Sunday, June 14, 2009

polka: the final insult





I nearly fell off my roof the other day. Not the roof at my primary home but my summer home in Gilberton. Well, not really my summer home... but my time share. I was up there trying to get my antenna ready for the big day, June 12 th; the day when television reception signals were scrambled. I don’t know about you, but I recommend having the large Australian rabbit ear antenna on the roof. It helps with getting clearer reception for Baywatch.
I had always been reluctant to sign up for cable tv even though cable television was created in Mahanoy City, not far from my summer time share. I refuse to pay for something that I can get for free. It doesn’t matter if it involves television or my love life. It must be my upbringing.
Don’t think that I was never tempted to hook-up with cable television or a satellite dish. I often thought about it. I am envious of cable subscribers who can watch the bulletin board on Comcast Channel 7 or Pottsville Station Channel 15 throughout the day. But luckily through the kindness of friends I have amassed a great bulletin board video library.
I nearly fell off of the roof that day because Mammy yelled up and told me that the Grammy Award Show has stripped Polka of its recognition as music. It was a shock I will never forget. No more awards to a polka band! To add insult to injury, all past polka recipients must return their awards accompanied by a written apology. It was the saddest day of my life since Pluto was stripped of its status as a planet. It brought back memories of the day Jim Thorpe had to return his Olympics medals and then face banishment in Mauch Chunk.
The Polka Industry should have listened to me. I tried to warn them. I was a voice crying out in the wilderness. I told them that the music needed to become hip and relevant. I suggested that twenty per cent of all future polka albums use such terms as ‘ho,’ ‘bizzle,’ ‘big behind,’ 'pimp’ and ‘gettin' jiggy.’ If the vocalists were too prudish to use such terms in english, then they could slip them in songs using Polish or Russian slang. Crude word usage such as 'cichodajka,' 'bljad', and 'dupek' may have helped save the grammy recognition.

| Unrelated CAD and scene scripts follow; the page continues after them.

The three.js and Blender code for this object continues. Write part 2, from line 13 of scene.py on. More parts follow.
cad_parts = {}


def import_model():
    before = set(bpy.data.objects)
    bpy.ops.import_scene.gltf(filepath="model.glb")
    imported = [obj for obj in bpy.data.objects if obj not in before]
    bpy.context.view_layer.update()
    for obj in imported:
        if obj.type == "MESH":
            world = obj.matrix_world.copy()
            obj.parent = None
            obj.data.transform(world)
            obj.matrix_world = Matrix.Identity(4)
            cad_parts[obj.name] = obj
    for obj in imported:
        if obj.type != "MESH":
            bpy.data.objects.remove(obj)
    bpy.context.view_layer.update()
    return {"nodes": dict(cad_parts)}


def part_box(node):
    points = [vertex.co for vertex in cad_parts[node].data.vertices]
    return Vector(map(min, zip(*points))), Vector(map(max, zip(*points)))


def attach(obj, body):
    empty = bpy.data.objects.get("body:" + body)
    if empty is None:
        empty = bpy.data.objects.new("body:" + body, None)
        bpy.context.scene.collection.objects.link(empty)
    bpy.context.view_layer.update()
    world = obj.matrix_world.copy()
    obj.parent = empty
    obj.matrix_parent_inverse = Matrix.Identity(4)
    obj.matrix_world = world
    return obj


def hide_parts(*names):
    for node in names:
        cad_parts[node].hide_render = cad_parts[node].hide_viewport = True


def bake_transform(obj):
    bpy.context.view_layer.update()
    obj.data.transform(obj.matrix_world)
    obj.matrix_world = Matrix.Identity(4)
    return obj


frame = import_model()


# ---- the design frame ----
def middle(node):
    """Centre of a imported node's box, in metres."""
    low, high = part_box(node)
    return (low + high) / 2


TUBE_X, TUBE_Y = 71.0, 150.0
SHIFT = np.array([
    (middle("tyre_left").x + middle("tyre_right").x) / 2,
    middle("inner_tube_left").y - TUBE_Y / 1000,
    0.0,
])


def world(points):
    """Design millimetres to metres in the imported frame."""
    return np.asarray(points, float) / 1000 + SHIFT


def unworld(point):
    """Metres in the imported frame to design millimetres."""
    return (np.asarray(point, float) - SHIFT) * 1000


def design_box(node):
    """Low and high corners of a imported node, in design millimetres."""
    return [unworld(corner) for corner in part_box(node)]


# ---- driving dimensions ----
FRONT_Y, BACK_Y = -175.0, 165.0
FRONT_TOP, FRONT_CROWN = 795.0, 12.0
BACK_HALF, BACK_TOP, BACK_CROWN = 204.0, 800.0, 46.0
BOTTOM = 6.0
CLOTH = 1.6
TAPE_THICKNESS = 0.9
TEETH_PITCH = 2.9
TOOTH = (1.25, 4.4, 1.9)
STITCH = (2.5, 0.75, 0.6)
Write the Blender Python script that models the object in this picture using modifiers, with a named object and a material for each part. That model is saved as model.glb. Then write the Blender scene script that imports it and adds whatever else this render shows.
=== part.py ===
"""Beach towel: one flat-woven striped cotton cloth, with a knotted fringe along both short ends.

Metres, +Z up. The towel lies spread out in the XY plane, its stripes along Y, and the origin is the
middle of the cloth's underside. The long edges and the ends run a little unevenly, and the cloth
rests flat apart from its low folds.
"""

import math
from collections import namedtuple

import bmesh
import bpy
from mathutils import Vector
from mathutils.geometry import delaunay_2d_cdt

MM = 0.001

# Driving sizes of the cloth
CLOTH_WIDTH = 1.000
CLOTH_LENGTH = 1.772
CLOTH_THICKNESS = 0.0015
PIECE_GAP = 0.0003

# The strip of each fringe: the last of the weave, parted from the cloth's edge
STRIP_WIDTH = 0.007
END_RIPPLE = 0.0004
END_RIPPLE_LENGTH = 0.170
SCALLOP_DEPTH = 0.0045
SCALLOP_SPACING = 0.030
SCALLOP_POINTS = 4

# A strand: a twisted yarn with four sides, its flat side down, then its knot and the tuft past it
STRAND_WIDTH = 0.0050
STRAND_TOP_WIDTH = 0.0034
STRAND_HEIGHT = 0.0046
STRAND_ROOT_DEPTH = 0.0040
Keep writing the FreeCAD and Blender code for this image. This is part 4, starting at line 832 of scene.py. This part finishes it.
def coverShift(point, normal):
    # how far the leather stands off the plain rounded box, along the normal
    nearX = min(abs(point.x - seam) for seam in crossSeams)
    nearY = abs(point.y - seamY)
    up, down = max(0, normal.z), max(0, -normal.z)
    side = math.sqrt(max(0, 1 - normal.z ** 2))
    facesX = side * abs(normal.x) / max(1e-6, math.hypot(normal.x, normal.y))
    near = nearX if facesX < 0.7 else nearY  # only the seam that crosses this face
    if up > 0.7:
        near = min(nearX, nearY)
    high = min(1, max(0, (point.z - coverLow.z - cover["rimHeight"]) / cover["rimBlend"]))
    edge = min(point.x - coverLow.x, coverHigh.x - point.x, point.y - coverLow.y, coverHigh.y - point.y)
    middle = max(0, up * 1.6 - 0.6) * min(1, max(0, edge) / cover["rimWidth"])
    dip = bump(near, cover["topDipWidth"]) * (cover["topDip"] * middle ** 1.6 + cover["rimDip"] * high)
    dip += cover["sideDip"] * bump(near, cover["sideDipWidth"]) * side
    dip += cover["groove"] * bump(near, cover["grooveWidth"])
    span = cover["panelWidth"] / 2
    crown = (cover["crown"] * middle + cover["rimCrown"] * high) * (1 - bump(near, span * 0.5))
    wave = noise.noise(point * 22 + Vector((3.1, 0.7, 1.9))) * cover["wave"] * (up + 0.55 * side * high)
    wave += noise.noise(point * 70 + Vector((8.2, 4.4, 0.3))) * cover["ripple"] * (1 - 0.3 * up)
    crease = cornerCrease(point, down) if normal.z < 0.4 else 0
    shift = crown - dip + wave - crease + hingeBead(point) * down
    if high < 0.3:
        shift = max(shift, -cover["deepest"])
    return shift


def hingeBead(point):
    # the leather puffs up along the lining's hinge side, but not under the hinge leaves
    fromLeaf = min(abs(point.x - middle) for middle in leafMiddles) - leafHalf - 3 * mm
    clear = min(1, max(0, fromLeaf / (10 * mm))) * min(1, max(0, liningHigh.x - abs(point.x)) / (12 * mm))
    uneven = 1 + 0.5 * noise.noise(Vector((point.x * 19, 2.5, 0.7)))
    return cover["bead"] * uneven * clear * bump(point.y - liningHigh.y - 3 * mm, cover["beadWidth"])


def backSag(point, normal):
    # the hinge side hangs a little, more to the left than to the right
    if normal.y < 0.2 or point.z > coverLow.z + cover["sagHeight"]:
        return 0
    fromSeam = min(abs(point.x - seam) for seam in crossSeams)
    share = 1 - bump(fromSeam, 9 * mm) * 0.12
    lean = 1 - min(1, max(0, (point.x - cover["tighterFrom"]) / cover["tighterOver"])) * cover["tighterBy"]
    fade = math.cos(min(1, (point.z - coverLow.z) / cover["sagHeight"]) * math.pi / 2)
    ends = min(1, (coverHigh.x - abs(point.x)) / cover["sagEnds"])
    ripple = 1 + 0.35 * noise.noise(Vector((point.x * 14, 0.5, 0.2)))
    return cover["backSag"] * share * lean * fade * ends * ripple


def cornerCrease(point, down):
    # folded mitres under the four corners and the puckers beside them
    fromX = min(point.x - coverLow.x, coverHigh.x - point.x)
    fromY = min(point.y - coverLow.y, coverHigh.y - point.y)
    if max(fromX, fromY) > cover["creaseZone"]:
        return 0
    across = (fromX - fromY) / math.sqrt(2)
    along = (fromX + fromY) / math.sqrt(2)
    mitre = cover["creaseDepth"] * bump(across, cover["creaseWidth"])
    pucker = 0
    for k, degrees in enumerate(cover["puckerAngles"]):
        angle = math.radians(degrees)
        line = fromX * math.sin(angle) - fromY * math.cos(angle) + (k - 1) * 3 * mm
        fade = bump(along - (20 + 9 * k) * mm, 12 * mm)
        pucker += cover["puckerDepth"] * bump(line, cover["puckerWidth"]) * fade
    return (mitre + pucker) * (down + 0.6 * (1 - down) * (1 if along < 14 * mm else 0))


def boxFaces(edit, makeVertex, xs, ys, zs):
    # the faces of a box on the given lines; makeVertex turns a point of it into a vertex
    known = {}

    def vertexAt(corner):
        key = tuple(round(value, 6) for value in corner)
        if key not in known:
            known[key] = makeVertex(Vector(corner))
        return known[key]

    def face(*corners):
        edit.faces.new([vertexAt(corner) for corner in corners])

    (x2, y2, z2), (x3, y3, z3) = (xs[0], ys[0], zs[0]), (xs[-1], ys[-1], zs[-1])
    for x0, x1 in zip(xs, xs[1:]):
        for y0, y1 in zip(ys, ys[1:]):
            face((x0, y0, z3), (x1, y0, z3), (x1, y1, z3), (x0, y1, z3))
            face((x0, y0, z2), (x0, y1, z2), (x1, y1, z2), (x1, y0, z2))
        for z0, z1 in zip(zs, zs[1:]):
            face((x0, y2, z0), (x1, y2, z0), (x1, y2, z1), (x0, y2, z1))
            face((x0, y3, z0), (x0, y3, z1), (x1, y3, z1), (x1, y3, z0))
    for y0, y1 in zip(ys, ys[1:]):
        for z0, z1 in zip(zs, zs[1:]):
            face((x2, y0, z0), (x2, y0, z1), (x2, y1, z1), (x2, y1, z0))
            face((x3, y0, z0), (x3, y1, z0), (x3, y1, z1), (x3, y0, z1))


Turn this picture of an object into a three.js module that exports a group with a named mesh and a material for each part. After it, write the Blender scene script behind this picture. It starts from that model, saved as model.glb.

I also told them that their dress had to be modernized. I said, “…get more gold chains…. let your underwear show…and for God’s sake,get your noses and eyebrows pierced…” Maybe they should appear in public only wearing their socks, just like the Red Hot Chili Peppers. I told them to dump the upbeat melodies and focus more on pain, despair and death. I told them to get rid of the E-I-E-I-Os and introduce guttural roars, grunts, snarls, and low gurgles. I also told them to get some woman onstage during the next Pierogi Bowl, maybe Mrs. T herself, and have a "wardrobe malfunction," like Janet Jackson had at the Superbowl several years ago. But no one listened to me, not Happy Louie, not Joe Stanky, not even Little Andy himself. Even though this is what the public wants, the polka industry refused to change course, and now the polka industry is finished, worthless as my unused tickets for the Lakewood Roller Coaster.
I carefully got down from the roof and went into the parlor to wait for the government to scramble my television reception from analog into digital. Mammy was scared; she remembered what had happened to our computer when the millennium started. “Will the remote control now adversely affect her pacemaker?” “Will the Prince of Belair still remain fresh?” “Will the same old crap still be on?” We held each other tight and shared a cigarette; waiting for the moment to arrive. “Would the NBC Peacock begin molting, shedding its feathers?” “Would Law and Order have too much Order and not enough Law?” “Will Morley be any Safer?”
All the while my mind drifted back to the shabby treatment given the Polka. I swore that day that if my tv set still worked I would never watch the Grammies ever again. Instead I would watch some of my old analog tapes of the Community Bulletin Board.
When the big day came the government mandated change-over was actually easier than back in the late 1970s,when everyone was forced to convert from eight-track to cassette.